All three pilgrims walk to escape from an ugly demon–feeling unwanted despite a warm jovial nature, feeling broken despite a seeming worldly-wise and brave exterior, feeling lost and stuck despite a gift for expression and dreams. They stick to Tom as he walks on clutching his walking staff, grasping onto his intangible grief.

 As Tom leaves his son’s ashes behind at certain points in the route, he starts his cathartic recovery. The Way is deliberately paced as it documents the pilgrims’ progress: The once ‘old’ Tom, who was tired to walk the golf course, leads the quartet with a fierce determination. He’s able to be a father to these strangers in a way that he was never able to be a father to Daniel. 

Estevez claims parallels between his pilgrims and the characters from the Oscar®-winning and Best Picture nominated classic The Wizard of Oz (1939). “Sarah was broken, fragmented, and self-flagellating, if you will. So, when we meet her, she’s got a hole in her heart and she is our Tin Man,” Estevez says. “We meet the Cowardly Lion in Joost in that he’s big and lovable. And when Tom says, ‘What are you, all five?’ He says, ‘No, I’m just scared’. Then, Jack, of course, is our Scarecrow, suffering from writer’s block, not having a brain.”

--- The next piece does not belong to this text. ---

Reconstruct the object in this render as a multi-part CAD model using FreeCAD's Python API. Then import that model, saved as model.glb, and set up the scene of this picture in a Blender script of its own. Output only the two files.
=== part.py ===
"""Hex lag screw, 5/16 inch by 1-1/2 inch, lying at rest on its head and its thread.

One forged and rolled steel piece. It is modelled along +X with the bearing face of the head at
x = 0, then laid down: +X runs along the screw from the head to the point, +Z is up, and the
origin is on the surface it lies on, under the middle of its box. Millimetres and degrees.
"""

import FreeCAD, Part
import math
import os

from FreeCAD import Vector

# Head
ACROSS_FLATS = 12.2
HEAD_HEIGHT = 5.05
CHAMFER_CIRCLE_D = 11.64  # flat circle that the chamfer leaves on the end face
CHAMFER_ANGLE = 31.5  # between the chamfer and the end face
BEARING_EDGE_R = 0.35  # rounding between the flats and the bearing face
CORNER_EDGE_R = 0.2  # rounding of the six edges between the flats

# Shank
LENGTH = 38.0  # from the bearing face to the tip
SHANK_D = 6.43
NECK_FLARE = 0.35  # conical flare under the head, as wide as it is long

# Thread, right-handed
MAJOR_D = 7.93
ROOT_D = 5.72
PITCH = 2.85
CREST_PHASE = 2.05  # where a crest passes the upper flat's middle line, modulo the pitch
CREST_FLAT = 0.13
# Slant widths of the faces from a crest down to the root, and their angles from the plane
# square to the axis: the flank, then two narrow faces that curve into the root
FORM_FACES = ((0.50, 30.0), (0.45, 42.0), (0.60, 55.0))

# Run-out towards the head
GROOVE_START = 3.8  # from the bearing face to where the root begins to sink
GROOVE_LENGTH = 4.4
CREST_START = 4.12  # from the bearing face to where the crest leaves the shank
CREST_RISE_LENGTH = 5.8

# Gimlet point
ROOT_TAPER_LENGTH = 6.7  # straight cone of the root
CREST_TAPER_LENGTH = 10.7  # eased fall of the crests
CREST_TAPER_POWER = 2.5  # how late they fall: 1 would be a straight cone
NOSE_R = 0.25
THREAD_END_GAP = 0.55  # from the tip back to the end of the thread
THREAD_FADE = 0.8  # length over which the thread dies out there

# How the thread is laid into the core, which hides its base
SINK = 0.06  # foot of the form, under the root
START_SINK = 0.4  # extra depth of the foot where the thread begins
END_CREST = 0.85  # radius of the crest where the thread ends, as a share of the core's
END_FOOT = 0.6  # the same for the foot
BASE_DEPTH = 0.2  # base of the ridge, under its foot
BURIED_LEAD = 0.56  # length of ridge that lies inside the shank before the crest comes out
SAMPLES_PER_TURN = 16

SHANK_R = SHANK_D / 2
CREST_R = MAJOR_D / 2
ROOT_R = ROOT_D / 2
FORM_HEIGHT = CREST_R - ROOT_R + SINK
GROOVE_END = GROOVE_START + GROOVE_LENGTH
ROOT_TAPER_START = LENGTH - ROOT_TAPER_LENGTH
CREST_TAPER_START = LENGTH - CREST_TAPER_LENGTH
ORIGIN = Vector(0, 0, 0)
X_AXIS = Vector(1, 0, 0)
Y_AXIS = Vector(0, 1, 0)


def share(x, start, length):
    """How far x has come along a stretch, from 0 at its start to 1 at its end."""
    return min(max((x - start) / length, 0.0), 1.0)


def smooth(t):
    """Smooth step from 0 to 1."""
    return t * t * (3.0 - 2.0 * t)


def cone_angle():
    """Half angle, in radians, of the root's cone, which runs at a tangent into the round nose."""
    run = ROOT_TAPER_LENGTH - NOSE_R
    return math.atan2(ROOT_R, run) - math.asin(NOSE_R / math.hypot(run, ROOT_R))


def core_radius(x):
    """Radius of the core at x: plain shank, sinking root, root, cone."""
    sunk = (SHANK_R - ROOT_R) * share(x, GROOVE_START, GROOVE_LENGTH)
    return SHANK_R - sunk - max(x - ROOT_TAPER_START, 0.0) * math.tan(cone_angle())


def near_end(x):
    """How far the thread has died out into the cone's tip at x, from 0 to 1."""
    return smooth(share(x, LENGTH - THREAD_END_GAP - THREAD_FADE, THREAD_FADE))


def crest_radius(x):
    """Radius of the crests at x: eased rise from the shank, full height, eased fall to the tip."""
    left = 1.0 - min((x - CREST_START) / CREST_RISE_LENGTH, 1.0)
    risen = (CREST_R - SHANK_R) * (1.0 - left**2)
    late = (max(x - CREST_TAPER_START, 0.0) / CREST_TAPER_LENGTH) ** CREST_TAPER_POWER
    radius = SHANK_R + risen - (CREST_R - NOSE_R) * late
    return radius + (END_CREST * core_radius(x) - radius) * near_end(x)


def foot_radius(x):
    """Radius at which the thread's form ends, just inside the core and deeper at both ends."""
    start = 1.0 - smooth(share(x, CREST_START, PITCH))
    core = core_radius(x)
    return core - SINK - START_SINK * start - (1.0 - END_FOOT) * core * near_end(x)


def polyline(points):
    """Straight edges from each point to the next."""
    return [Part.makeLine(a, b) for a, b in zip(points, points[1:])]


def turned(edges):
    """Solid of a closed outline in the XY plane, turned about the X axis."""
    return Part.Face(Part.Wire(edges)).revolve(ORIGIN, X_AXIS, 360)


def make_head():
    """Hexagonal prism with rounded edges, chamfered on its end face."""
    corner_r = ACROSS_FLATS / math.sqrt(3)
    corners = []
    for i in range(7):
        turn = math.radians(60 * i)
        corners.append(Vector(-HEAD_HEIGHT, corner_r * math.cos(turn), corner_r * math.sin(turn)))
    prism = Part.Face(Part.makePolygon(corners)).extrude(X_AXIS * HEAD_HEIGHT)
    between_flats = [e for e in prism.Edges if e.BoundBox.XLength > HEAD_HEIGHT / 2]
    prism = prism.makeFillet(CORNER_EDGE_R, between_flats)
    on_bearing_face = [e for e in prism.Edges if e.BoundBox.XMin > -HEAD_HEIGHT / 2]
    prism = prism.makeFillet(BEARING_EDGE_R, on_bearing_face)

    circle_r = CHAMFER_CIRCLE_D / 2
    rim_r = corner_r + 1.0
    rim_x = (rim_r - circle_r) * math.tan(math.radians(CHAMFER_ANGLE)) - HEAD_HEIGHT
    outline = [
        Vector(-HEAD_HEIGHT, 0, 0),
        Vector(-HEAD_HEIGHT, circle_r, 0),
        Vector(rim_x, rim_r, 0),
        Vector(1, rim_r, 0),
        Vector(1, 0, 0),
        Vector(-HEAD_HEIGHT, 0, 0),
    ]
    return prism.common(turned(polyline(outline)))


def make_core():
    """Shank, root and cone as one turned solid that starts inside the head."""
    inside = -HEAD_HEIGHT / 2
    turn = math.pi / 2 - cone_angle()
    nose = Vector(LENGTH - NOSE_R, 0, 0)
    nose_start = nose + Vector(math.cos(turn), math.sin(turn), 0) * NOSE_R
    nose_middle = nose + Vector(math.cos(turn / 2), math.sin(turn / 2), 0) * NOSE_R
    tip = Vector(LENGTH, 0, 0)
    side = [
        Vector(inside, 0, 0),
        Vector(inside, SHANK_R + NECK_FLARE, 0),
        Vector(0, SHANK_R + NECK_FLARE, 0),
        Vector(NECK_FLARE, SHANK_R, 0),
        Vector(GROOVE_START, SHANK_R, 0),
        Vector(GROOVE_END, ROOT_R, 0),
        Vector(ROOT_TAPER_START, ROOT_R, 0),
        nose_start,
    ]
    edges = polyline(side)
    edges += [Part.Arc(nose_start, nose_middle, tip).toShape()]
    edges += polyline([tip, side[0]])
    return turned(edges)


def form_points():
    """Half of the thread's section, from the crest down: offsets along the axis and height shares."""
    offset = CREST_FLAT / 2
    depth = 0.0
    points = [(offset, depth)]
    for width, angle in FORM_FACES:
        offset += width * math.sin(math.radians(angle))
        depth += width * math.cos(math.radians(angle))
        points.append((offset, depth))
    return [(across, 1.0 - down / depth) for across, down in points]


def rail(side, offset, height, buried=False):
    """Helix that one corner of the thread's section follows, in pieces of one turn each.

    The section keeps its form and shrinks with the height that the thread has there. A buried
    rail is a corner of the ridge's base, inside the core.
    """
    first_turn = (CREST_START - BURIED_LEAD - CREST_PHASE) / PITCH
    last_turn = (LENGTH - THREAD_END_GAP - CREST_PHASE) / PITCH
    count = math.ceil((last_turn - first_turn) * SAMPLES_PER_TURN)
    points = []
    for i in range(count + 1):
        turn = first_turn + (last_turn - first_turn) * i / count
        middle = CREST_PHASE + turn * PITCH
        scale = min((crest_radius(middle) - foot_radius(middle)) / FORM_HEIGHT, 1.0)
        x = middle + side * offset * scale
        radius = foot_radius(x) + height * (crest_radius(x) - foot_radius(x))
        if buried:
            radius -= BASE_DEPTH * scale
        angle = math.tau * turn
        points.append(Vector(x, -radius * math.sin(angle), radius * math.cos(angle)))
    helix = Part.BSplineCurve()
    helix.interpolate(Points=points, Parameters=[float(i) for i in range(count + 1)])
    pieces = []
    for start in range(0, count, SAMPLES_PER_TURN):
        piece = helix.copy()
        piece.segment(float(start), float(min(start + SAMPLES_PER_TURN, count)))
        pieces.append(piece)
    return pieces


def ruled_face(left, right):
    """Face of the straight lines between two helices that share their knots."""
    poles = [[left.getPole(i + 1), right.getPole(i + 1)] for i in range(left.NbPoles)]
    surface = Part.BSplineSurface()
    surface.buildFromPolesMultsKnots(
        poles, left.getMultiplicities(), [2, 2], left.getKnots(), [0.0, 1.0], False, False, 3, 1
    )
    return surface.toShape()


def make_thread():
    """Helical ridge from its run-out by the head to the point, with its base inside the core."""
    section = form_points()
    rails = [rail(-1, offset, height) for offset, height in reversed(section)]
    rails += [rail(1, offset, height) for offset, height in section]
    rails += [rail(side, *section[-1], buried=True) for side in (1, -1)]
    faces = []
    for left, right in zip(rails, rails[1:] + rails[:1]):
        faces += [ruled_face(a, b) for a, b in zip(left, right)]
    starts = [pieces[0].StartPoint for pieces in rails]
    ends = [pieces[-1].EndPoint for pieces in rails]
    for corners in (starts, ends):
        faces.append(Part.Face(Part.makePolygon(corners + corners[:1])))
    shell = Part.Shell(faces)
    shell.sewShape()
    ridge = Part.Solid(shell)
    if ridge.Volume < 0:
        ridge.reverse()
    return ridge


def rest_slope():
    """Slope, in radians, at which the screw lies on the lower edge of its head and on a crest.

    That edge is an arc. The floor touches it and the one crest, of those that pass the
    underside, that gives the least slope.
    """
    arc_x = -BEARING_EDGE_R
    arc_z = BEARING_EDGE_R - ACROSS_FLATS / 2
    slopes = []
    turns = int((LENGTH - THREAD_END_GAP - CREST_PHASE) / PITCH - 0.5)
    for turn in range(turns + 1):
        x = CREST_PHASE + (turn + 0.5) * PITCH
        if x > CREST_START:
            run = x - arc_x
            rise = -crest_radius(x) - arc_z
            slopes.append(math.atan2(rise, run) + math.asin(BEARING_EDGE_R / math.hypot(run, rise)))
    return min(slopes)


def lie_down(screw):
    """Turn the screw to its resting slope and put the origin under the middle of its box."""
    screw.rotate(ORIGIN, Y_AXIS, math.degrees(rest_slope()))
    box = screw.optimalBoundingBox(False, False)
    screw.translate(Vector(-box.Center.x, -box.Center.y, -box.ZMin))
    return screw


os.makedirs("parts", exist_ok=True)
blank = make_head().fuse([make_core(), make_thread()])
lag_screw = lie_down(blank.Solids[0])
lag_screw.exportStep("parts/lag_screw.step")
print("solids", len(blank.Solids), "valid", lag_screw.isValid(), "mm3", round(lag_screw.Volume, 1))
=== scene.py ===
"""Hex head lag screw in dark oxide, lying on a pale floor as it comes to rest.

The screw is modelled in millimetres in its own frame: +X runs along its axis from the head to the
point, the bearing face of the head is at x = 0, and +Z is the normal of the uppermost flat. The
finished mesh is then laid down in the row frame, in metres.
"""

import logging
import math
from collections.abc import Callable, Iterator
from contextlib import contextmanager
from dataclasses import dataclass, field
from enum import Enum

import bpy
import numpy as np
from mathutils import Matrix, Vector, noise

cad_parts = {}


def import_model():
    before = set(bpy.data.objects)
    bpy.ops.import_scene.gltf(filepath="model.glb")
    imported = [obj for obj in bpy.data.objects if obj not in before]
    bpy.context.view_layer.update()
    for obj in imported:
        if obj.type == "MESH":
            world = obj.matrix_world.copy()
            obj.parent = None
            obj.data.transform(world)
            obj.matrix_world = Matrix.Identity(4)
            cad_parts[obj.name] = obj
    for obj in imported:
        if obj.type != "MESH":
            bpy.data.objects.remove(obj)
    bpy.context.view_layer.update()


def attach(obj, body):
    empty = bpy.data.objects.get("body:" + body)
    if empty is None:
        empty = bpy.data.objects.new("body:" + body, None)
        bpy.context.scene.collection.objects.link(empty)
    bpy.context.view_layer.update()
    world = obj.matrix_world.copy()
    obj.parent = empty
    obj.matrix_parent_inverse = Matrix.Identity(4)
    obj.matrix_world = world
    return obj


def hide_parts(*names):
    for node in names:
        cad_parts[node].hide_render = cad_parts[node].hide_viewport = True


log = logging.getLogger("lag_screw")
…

As the pilgrimage draws to a close, we see the pilgrims become more pliable, clear-sighted and accepting of their own vulnerabilities, foibles and demons. As they enter the Cathedral of Santiago de Compostela, the serene sanctity of the shrine and their own inner engineering over the course of the walk reflect off their seraphic faces. It is here in the seat of faith and divinity, where our pilgrims embrace their own transcendental and humble selves.

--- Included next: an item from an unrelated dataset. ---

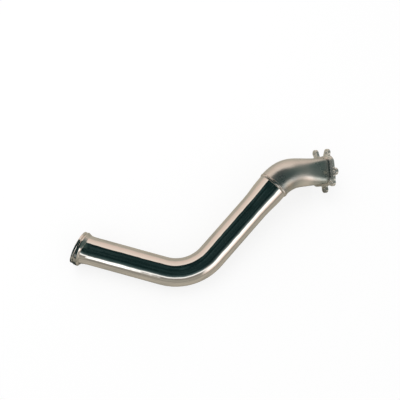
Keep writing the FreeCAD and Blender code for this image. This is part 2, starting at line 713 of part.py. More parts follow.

The Way , an allegory to one’s own awakening, whether spiritual or personal, finally culminates at the shoreline at Cape Finisterre, in ancient times acknowledged as the End of the Word! or Life as We Know It. It is here that Tom ends his trip with his son’s mortal remains, as Daniel’s ashes rise to meet the foaming waves. 

Tom’s journey doesn’t stop here. He sets out to live his life by becoming his son, affirming an echo from an episode earlier in the film, “our children are the very best or the very worst of us.” 

And Tom embraces his best.

  • Genre:  Action & Adventure, Comedy, Drama
  • Directed & Written By:  Emilio Estevez
  • In Theaters:  Oct 7, 2011
  • Box Office:  $ 4,300,000
  • Runtime:  115 minutes
  • Studio:  Icon Entertainment

What The Way  did for me

  • There is no right or wrong road. The road you walk paves your way – and you persevere along that way to make it the route to your destination. Like the grooves on the scallop shell, the iconic symbol of the Camino de Santiago, that all converge at one node, there may be many routes to your destination, each one unique and enticing, all leading to the destination we are seeking.
  • The destination of any journey keeps us determined along the path, like the shiny lodestar for there is no place like ‘home’. But pay attention to the journey, the little moments: observe, learn, laugh, exercise caution and restraint, use judgment and experience wisely. These are lessons I’ve culled from The Way .
  • And most importantly, travel and embrace adventure. Get out of your everyday routine and go for a walk. A hike. A trek. Climb. See the outdoors and revel in the beauty and lessons it imparts. The outdoors will never let you down.

How often has one faced the bramble questions of the unquiet mind, immersed in a picture of a faraway land and then brushed the memorised picture into the overflowing ‘to do in the future’ jar?

How often has one pined after the memory of a life, quickly dissipating, till all that remains is a bittersweet sillage?       How often has one rued being too busy when young and now too tired when old?

“Walk into that memorised picture. Dare to create that life for yourself. Embrace your adventure. On your Way! Buen Camino!”

Trivia

  • There are claims of divine favour made by the crew. They weren’t given the permission to shoot inside the cathedral until 48 hours prior. The weather also supported them for the 40-day shooting along the trail, despite forecast of rain.
  • Michael Sheen suggested Michael Douglas or Mel Gibson for the lead role, but Emilio Estevez had written the main character’s role specifically for his father.
  • Emilio Estevez directed the film each day dressed as Daniel so he could quickly jump into the scene when needed.